Facile synthesis and electrochemical performances of multi-walled carbon nanotubes/poly(3,4-ethylenedioxythiophene) composite films as electrodes for fabric supercapacitors

Abstract

In the research of wearable smart electronics, obtaining particular structure electrodes to provide outstanding mechanical flexible and electrochemical performance remains challenging. In this study, flexible multi-walled carbon nanotubes (MWCNTs)/poly(3,4-ethylenedioxythiophene) (PEDOT) nanocomposite electrodes are fabricated via dip-coating and vapor phase polymerization methods.
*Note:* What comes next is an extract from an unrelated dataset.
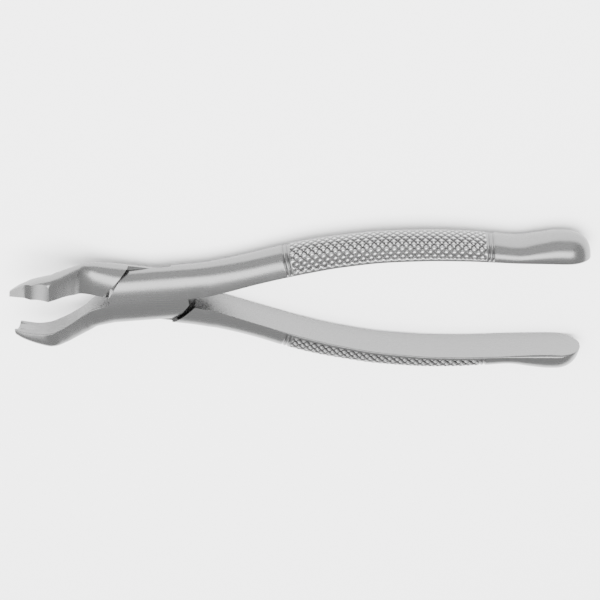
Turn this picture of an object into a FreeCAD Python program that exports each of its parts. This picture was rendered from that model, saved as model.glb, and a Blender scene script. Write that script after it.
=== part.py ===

A poriferous network structure of composite electrode is achieved through incorporation of MWCNTs to the conducting polymer matrix. These interconnected holes on electrodes and the synergetic effects between MWCNTs and PEDOT polymer yield large surface areas and favorable electrochemical performances. A single composite electrode exhibits a high areal capacitance of 92.55 F/cm2, as well as good cycling stability with 94% of its initial charge after 5500 cycles. An all-solid-state micro-supercapacitor based on MWCNTs/PEDOT electrodes is also assembled by sandwiching the polyvinyl alcohol–H3PO4 gel electrolyte, which displays an areal capacitance of 32.06 mF/cm2. This belt-shaped flexible micro-supercapacitor served as energy storage device shows significant potentiality in wearable electronics.